How to Talk to a Parent Who Had a Drinking Problem
Alcoholism a Misunderstood Disease
Alcoholism is one of the most frequently misunderstood diseases. People who are addicted to alcohol feel powerless and out of control when it comes to managing their alcohol intake. They will continue drinking even when they know their behavior is having a negative impact. Even after the alcoholic has gotten treatment, it can take years for personal relationships to recover. If you are the child of a parent who had a drinking problem, keep in mind that patience is the key to rebuilding a sense of family unity. Change won't occur overnight, but it is possible.
Make sure you have accurate information. Recovering from alcoholism is a long and difficult journey that can be hard to understand if you've never had a drinking problem yourself. If you are trying to talk to a parent who had a drinking problem, it's a good idea to familiarize yourself with the basics of his treatment. Most residential treatment programs have resources to educate family members about the recovery process and there are a number of Web sites that explain how Alcoholics Anonymous works.

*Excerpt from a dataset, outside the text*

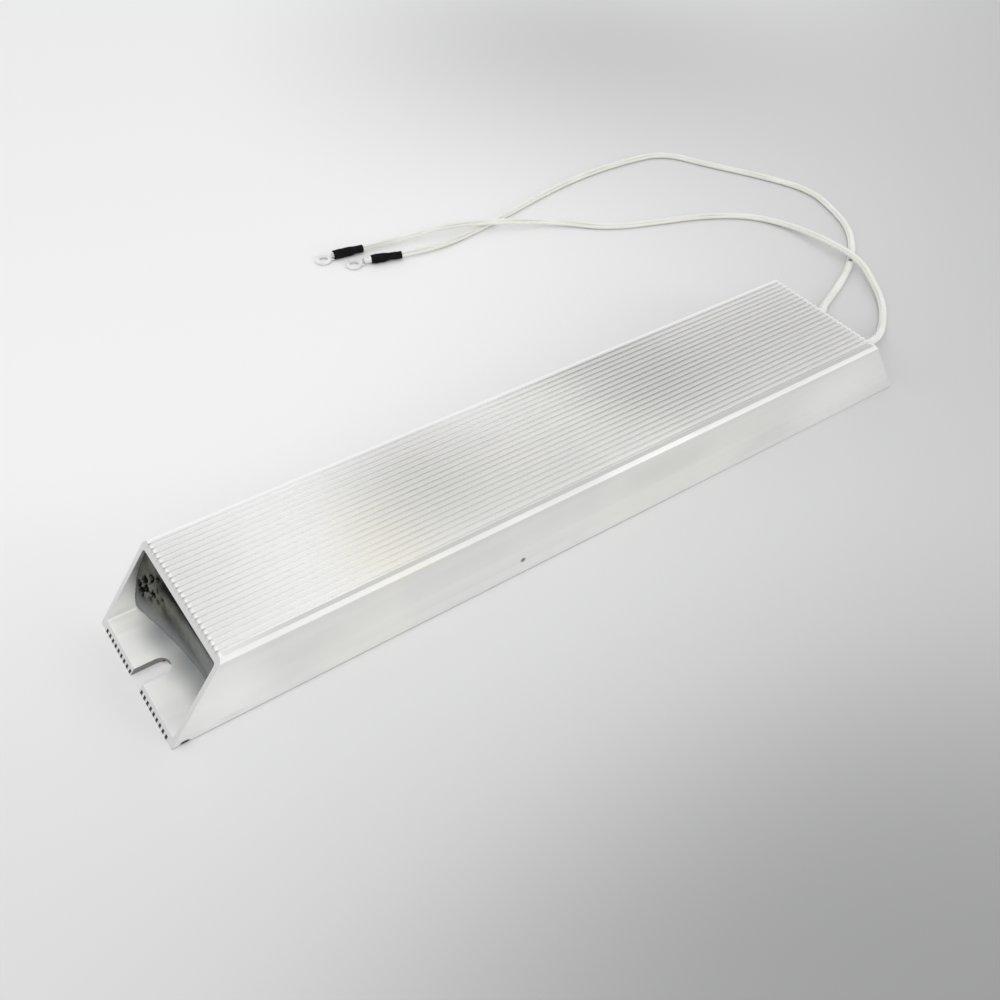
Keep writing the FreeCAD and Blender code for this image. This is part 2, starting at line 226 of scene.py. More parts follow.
# %% Die lines: fine scratches that all run along the extrusion
def build_die_lines():
    group, entry, out = new_group(
        "die_lines", [("Vector", "NodeSocketVector", None)], ["Height", "Streaks"])
    fine = add_noise(group, add_stretch(group, entry.outputs[0], (4, 1500, 1500)), 1.0, 3.0)
    broad = add_noise(group, add_stretch(group, entry.outputs[0], (1.5, 260, 260)), 1.0, 2.0)
    group.links.new(add_math(group, "ADD", fine, broad), out.inputs["Height"])
    group.links.new(add_ramp(group, broad, 0.38, 0.66), out.inputs["Streaks"])
    return group


die_lines = build_die_lines()
print("group:", die_lines.name)

# %% Cloudiness: large soft patches, as handling and the bath leave on bare metal
def build_cloudiness():
    group, entry, out = new_group(
        "cloudiness", [("Vector", "NodeSocketVector", None), ("Scale", "NodeSocketFloat", 20.0)],
        ["Mask"])
    clouds = add_noise(group, entry.outputs[0], entry.outputs[1], 3.0, 0.5)
    group.links.new(add_ramp(group, clouds, 0.35, 0.68), out.inputs["Mask"])
    return group


cloudiness = build_cloudiness()
print("group:", cloudiness.name)

# %% Specks: small dark grains and pinholes, for cement, dust and dirt
def build_specks():
    group, entry, out = new_group(
        "specks", [("Vector", "NodeSocketVector", None), ("Scale", "NodeSocketFloat", 900.0)],
        ["Mask", "Height"])
    cells = group.nodes.new("ShaderNodeTexVoronoi")
    group.links.new(entry.outputs[0], cells.inputs["Vector"])
    group.links.new(entry.outputs[1], cells.inputs["Scale"])
    group.links.new(add_ramp(group, cells.outputs["Distance"], 0.26, 0.12), out.inputs["Mask"])
    group.links.new(cells.outputs["Distance"], out.inputs["Height"])
    return group


specks = build_specks()
print("group:", specks.name)

# %% Worn edges with painted highlight: a mask that is bright where two faces meet at a sharp angle
def build_edge_wear_and_highlight():
    group, entry, out = new_group("edge_wear_and_highlight", [("Threshold", "NodeSocketFloat", 0.02)], ["Mask"])
    soft = group.nodes.new("ShaderNodeBevel")
    soft.samples = 6
    soft.inputs["Radius"].default_value = 0.35 * mm
    flat = group.nodes.new("ShaderNodeNewGeometry")
    dot = group.nodes.new("ShaderNodeVectorMath")
    dot.operation = "DOT_PRODUCT"
    group.links.new(soft.outputs["Normal"], dot.inputs[0])
    group.links.new(flat.outputs["Normal"], dot.inputs[1])
    bend = add_math(group, "SUBTRACT", 1.0, dot.outputs["Value"])
    over = add_math(group, "SUBTRACT", bend, entry.outputs[0])
    group.links.new(add_ramp(group, over, 0.0, 0.12), out.inputs["Mask"])
    return group


edge_wear_and_highlight = build_edge_wear_and_highlight()
print("group:", edge_wear_and_highlight.name)

# %% [markdown]
# ## Finishes
#
# Every finish starts from a Principled shader with its plain numbers, and then gets maps for
# what changes over the surface: colour, roughness and bump. One helper makes the start, and
# three more mix two colours by a mask, place a group and connect a bump.

# %% Material helpers
def start_material(name, roughness, metallic=0.0):
    material = bpy.data.materials.new(name)
    material.use_nodes = True
    tree = material.node_tree
    shader = tree.nodes["Principled BSDF"]
    shader.inputs["Roughness"].default_value = roughness
    shader.inputs["Metallic"].default_value = metallic
    place = tree.nodes.new("ShaderNodeTexCoord")
    return material, tree, shader, place.outputs["Object"]


def add_mix(tree, mask, first, second):
    """A colour that goes from first to second as the mask goes from 0 to 1."""
    node = tree.nodes.new("ShaderNodeMix")
    node.data_type = "RGBA"
    tree.links.new(mask, node.inputs["Factor"])
    for socket, value in ((node.inputs[6], first), (node.inputs[7], second)):
        if isinstance(value, tuple):
            socket.default_value = (*value, 1)
        else:
            tree.links.new(value, socket)
    return node.outputs[2]


def add_group(tree, group, **values):
    node = tree.nodes.new("ShaderNodeGroup")
    node.node_tree = group
    for label, value in values.items():
        if isinstance(value, (int, float)):
            node.inputs[label].default_value = value
        else:
            tree.links.new(value, node.inputs[label])
    return node


def add_bump(tree, shader, height, strength, distance):
    node = tree.nodes.new("ShaderNodeBump")
    node.inputs["Strength"].default_value = strength
    node.inputs["Distance"].default_value = distance
    tree.links.new(height, node.inputs["Height"])
    tree.links.new(node.outputs["Normal"], shader.inputs["Normal"])


def span(tree, mask, low, high):
    """A number that goes from low to high with a mask."""
    return add_math(tree, "ADD", add_math(tree, "MULTIPLY", mask, high - low), low)


print("material helpers ready")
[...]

Get support for yourself. Although treatment programs for recovering alcoholics get the majority of media attention, it's important to realize there are resources available for friends and family members of alcoholics as well. Al-Anon and Alateen are two of the best known support groups, but there are also many online forums for people who don't feel comfortable attending an in-person meeting.
Let go of the past. Alcoholics can be hard to live with, so it's likely your parent has caused you a great deal of hurt during your childhood. However, in order to move forward with the relationship, you'll need to be able to let go of this past anger and resentment. Finding a creative outlet to express your feelings, such as writing in a journal, is often useful in this process.
Ask about a family history of alcoholism. It's not something you should bring up in the early stages of recovery, but you will want to ask your parent about a family history of alcoholism at some point. This is information that can help you make informed choices about your own drinking and become more aware of potential problems that could someday affect your children.